Restate the records below word for word.

::::::

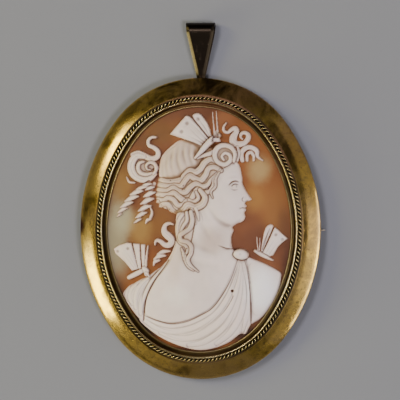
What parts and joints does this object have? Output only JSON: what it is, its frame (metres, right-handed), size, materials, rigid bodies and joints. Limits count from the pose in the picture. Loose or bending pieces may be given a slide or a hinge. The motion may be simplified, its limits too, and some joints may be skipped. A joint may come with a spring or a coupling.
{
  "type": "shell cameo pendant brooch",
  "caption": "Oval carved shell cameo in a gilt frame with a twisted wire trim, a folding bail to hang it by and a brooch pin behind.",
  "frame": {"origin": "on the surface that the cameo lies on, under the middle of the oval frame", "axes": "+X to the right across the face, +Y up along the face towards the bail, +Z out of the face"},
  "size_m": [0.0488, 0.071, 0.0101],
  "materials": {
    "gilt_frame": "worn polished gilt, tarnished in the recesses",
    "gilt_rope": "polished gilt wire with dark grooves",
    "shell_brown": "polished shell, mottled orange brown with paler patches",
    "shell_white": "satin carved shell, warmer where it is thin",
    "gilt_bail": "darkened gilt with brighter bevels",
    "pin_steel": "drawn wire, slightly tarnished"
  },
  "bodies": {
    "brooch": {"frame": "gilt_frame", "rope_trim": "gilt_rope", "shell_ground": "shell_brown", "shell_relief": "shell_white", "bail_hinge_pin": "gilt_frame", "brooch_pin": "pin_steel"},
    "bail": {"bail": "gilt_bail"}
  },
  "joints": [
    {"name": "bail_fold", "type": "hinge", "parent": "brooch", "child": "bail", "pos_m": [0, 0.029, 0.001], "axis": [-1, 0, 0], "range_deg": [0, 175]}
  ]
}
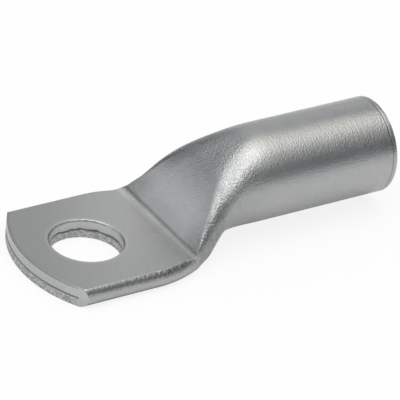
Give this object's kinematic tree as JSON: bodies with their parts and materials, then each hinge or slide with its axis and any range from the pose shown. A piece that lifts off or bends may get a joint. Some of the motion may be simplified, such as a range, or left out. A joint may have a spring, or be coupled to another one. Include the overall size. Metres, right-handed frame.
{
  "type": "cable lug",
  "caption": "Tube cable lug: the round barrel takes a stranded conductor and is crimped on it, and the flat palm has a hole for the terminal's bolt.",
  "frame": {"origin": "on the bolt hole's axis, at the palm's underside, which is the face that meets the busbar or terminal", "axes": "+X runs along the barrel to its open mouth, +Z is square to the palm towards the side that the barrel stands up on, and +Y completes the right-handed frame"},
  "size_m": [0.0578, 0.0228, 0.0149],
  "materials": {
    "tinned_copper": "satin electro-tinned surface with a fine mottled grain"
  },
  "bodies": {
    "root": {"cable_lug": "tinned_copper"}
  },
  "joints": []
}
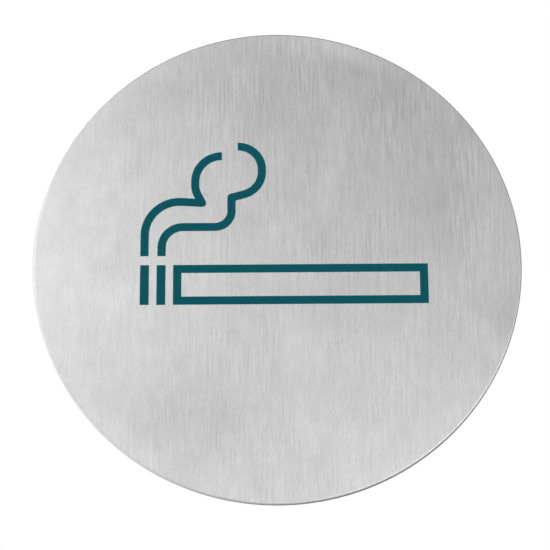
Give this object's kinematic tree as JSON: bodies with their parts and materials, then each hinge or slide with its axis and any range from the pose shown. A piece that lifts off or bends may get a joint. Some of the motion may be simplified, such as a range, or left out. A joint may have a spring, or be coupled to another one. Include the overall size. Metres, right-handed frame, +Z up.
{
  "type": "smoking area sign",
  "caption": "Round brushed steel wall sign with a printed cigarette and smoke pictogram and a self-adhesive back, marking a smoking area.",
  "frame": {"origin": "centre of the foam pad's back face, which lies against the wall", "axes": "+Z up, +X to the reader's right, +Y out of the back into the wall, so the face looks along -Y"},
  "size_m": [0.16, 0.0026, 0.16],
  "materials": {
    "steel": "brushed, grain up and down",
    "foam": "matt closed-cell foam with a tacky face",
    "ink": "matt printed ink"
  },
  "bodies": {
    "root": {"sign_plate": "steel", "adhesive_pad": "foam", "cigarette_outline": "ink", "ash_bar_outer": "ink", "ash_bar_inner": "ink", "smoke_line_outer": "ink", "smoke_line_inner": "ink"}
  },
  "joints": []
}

::::::

## OUTPUT FOR THIS TASK:
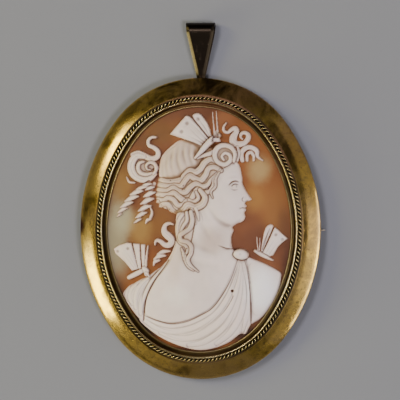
What parts and joints does this object have? Output only JSON: what it is, its frame (metres, right-handed), size, materials, rigid bodies and joints. Limits count from the pose in the picture. Loose or bending pieces may be given a slide or a hinge. The motion may be simplified, its limits too, and some joints may be skipped. A joint may come with a spring or a coupling.
{
  "type": "shell cameo pendant brooch",
  "caption": "Oval carved shell cameo in a gilt frame with a twisted wire trim, a folding bail to hang it by and a brooch pin behind.",
  "frame": {"origin": "on the surface that the cameo lies on, under the middle of the oval frame", "axes": "+X to the right across the face, +Y up along the face towards the bail, +Z out of the face"},
  "size_m": [0.0488, 0.071, 0.0101],
  "materials": {
    "gilt_frame": "worn polished gilt, tarnished in the recesses",
    "gilt_rope": "polished gilt wire with dark grooves",
    "shell_brown": "polished shell, mottled orange brown with paler patches",
    "shell_white": "satin carved shell, warmer where it is thin",
    "gilt_bail": "darkened gilt with brighter bevels",
    "pin_steel": "drawn wire, slightly tarnished"
  },
  "bodies": {
    "brooch": {"frame": "gilt_frame", "rope_trim": "gilt_rope", "shell_ground": "shell_brown", "shell_relief": "shell_white", "bail_hinge_pin": "gilt_frame", "brooch_pin": "pin_steel"},
    "bail": {"bail": "gilt_bail"}
  },
  "joints": [
    {"name": "bail_fold", "type": "hinge", "parent": "brooch", "child": "bail", "pos_m": [0, 0.029, 0.001], "axis": [-1, 0, 0], "range_deg": [0, 175]}
  ]
}
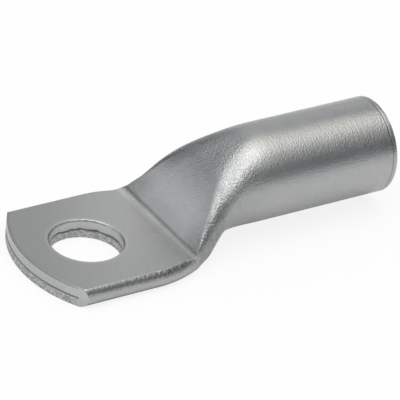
Give this object's kinematic tree as JSON: bodies with their parts and materials, then each hinge or slide with its axis and any range from the pose shown. A piece that lifts off or bends may get a joint. Some of the motion may be simplified, such as a range, or left out. A joint may have a spring, or be coupled to another one. Include the overall size. Metres, right-handed frame.
{
  "type": "cable lug",
  "caption": "Tube cable lug: the round barrel takes a stranded conductor and is crimped on it, and the flat palm has a hole for the terminal's bolt.",
  "frame": {"origin": "on the bolt hole's axis, at the palm's underside, which is the face that meets the busbar or terminal", "axes": "+X runs along the barrel to its open mouth, +Z is square to the palm towards the side that the barrel stands up on, and +Y completes the right-handed frame"},
  "size_m": [0.0578, 0.0228, 0.0149],
  "materials": {
    "tinned_copper": "satin electro-tinned surface with a fine mottled grain"
  },
  "bodies": {
    "root": {"cable_lug": "tinned_copper"}
  },
  "joints": []
}
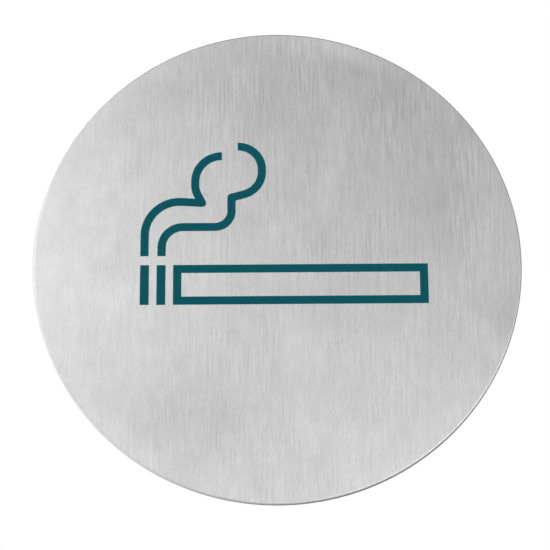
Give this object's kinematic tree as JSON: bodies with their parts and materials, then each hinge or slide with its axis and any range from the pose shown. A piece that lifts off or bends may get a joint. Some of the motion may be simplified, such as a range, or left out. A joint may have a spring, or be coupled to another one. Include the overall size. Metres, right-handed frame, +Z up.
{
  "type": "smoking area sign",
  "caption": "Round brushed steel wall sign with a printed cigarette and smoke pictogram and a self-adhesive back, marking a smoking area.",
  "frame": {"origin": "centre of the foam pad's back face, which lies against the wall", "axes": "+Z up, +X to the reader's right, +Y out of the back into the wall, so the face looks along -Y"},
  "size_m": [0.16, 0.0026, 0.16],
  "materials": {
    "steel": "brushed, grain up and down",
    "foam": "matt closed-cell foam with a tacky face",
    "ink": "matt printed ink"
  },
  "bodies": {
    "root": {"sign_plate": "steel", "adhesive_pad": "foam", "cigarette_outline": "ink", "ash_bar_outer": "ink", "ash_bar_inner": "ink", "smoke_line_outer": "ink", "smoke_line_inner": "ink"}
  },
  "joints": []
}